Late Sunday, NRA counsel William A. Brewer III accused Schumer of "promoting a false narrative."
"The NRA pursued a financial reorganization for one reason: to streamline its financial and legal affairs. The truth is, the proceedings in question confirmed what the Association disclosed from the outset -- the NRA is financially solvent, and the filing in Texas was part of its long-term plans to effectively serve its members," Brewer said in a statement. "Although the bankruptcy court did not believe the filing was for a proper bankruptcy purpose, it specifically did not find the NRA acted in bad faith."
The organization filed for bankruptcy protection in January, months after James sued the NRA, seeking its dissolution over claims that top executives illegally diverted tens of millions of dollars for lavish personal trips, no-show contracts for associates and other questionable expenditures. That lawsuit is ongoing.
In dismissing the NRA's bankruptcy case, Judge Harlin Hale wrote that it appeared "less like a traditional bankruptcy case in which a debtor is faced with financial difficulties or a judgment that it cannot satisfy and more like cases in which courts have found bankruptcy was filed to gain an unfair advantage in litigation or to avoid a regulatory scheme."
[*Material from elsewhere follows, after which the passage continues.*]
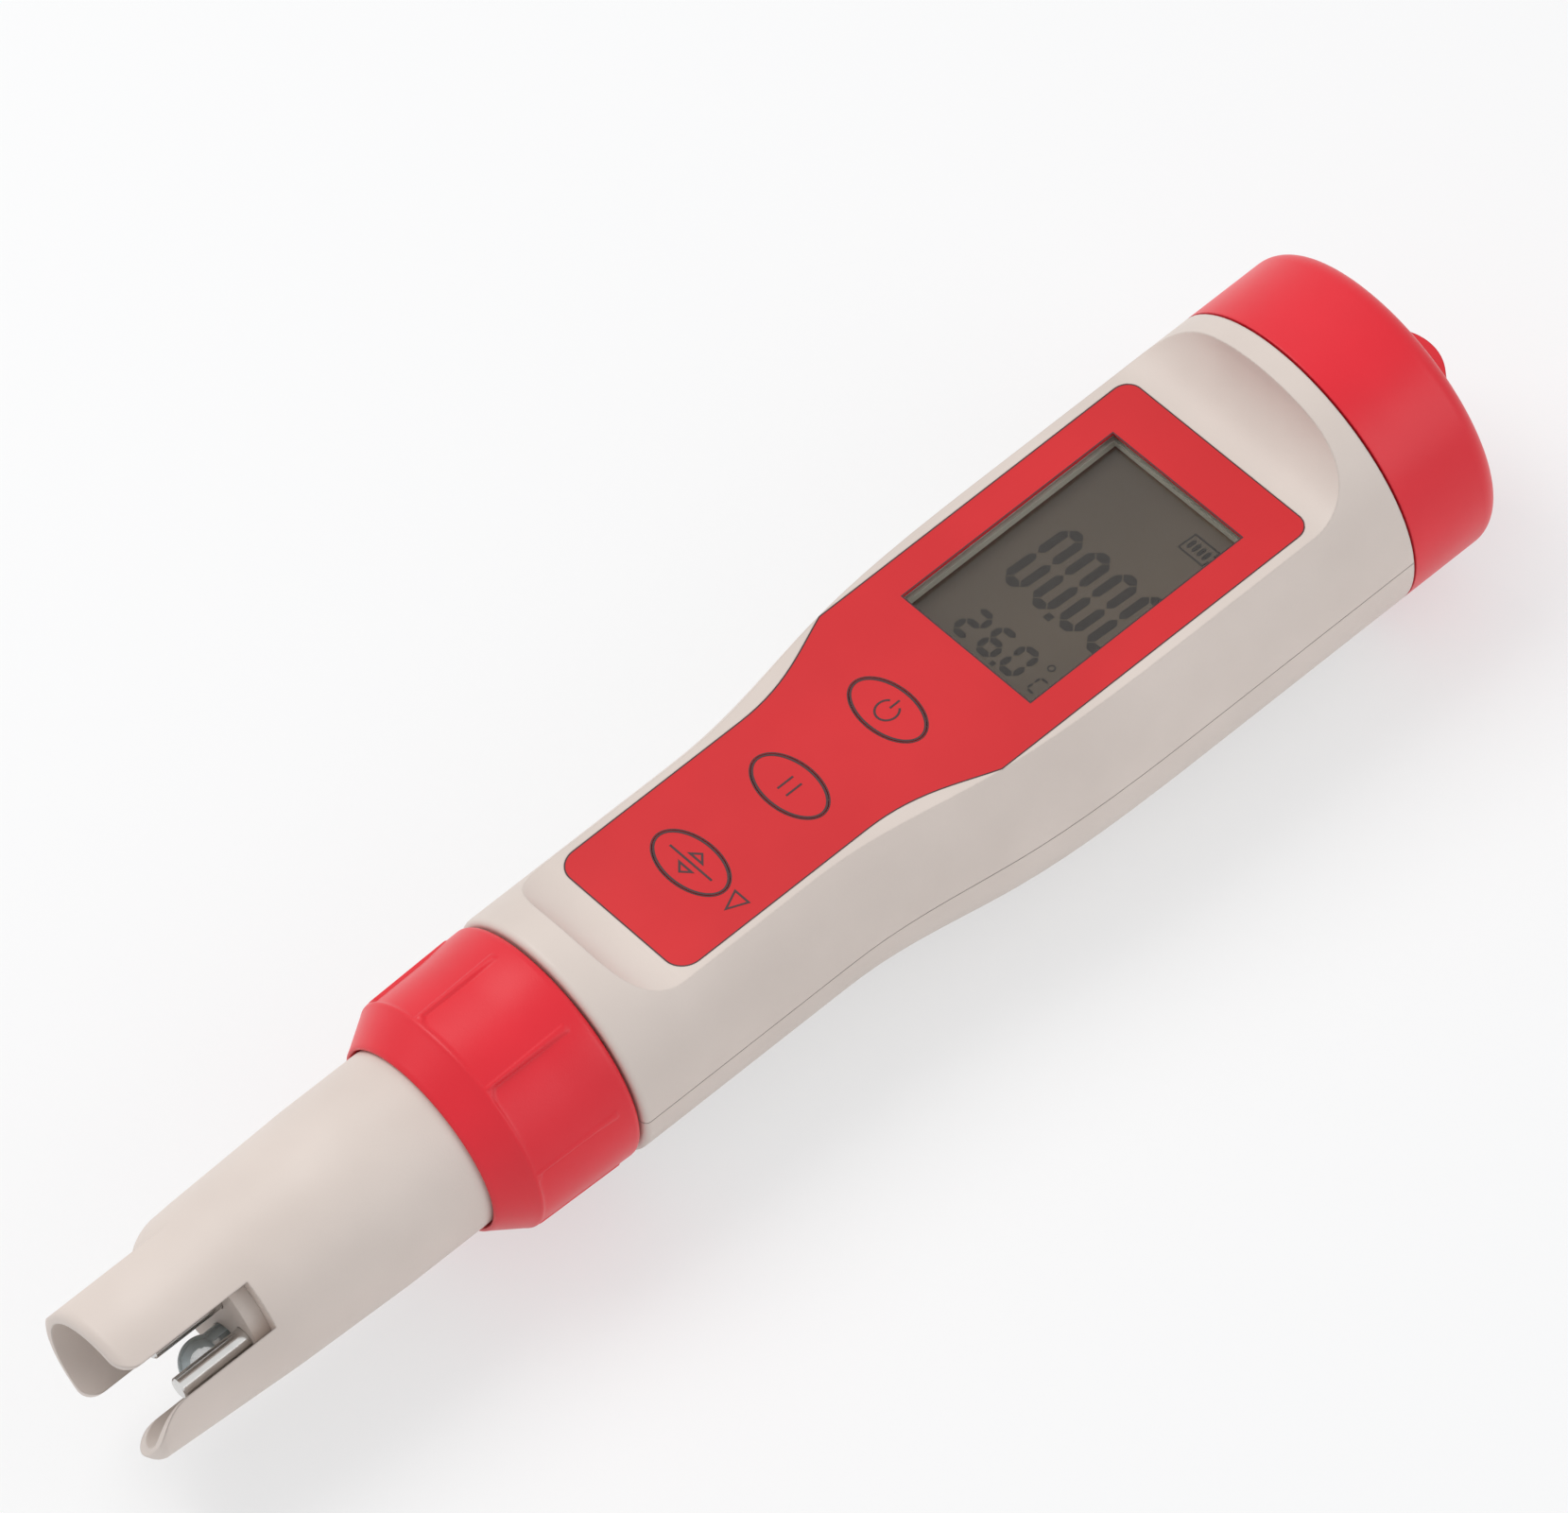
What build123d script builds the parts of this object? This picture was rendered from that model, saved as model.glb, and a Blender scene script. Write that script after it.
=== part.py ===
"""Water quality test pen, lying on its back: a round two-piece body with a display and
three keys under a red front label, a screwed battery cap with a lanyard lug, and a
replaceable probe that a screwed lock ring holds.

X runs along the pen, from the probe's tip to the battery cap. Z is up, the way the
display faces. Lengths are in millimetres.
"""

from build123d import *
import os
from math import cos, radians, sin

# Overall sizes along the pen
guard_reach = 43.7        # probe that shows in front of the lock ring
ring_length = 18.0        # lock ring
body_length = 106.5       # two-piece body, from lock ring to battery cap
cap_length = 13.0         # battery cap without its lug
lug_height = 7.0          # lanyard lug behind the cap

# Radii of the main turned forms
head_radius = 19.0        # cap and the head of the body
grip_radius = 15.1        # slim end of the body
ring_radius = 14.9        # back edge of the lock ring
probe_radius = 11.3       # probe where it leaves the lock ring

# Walls and clearances
shell_wall = 2.0
front_wall = 1.6          # wall behind the label
running_gap = 0.05        # radial clearance of a screwed or sliding fit
loose_gap = 0.15          # clearance of pieces that are dropped in
joint_gap = 0.3           # line that shows between body, cap and lock ring

# Body outline, measured back from the cap's joint line
flare_start_back = 77.0
flare_middle_back = 55.0
flare_end_back = 27.0
flare_middle_radius = 17.8
shell_edge_round = 0.8
seam_drop = 1.5           # the shells part this far under the pen's axis

# Front flat and label
flat_height = 10.05       # flat face above the pen's axis
label_thickness = 0.45
label_end_back = 9.5      # cap joint line to the label's wide end
label_length = 85.6
label_narrow = 20.6
label_wide = 29.5
label_flare_start = 26.1  # from the label's narrow end
label_flare_end = 41.2
label_narrow_round = 2.5
label_wide_round = 2.0
scoop_low_radius = 6.5
scoop_low_run = 7.0       # scoop's wall beyond the label's narrow end
scoop_high_radius = 7.5
scoop_high_run = 6.6      # scoop's wall beyond the label's wide end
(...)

Schumer, speaking to reporters Sunday, highlighted a $2 million advertising blitz the NRA announced in April, aimed at fighting gun control proposals, while the bankruptcy case was still pending. The organization said it was placing ads on TV and digital platforms, sending out mailers and holding town hall meetings in at least 12 states.
In West Virginia, Schumer said, the organization spent $250,000 on TV ads encouraging people to call U.S. Sen. Joe Manchin, a Democrat, and tell him to reject Chipman's confirmation. Chipman, a former ATF agent, has worked as a policy adviser at an organization that supports gun control.
"How can you say you're bankrupt at the same time you have millions of dollars to spend on ads throughout the country trying to prevent universal background checks fundraising and other things that will stop the killings on the streets?" Schumer said.
"The bottom line is the NRA shot itself in the foot when they declared bankruptcy and still have millions of dollars," he said.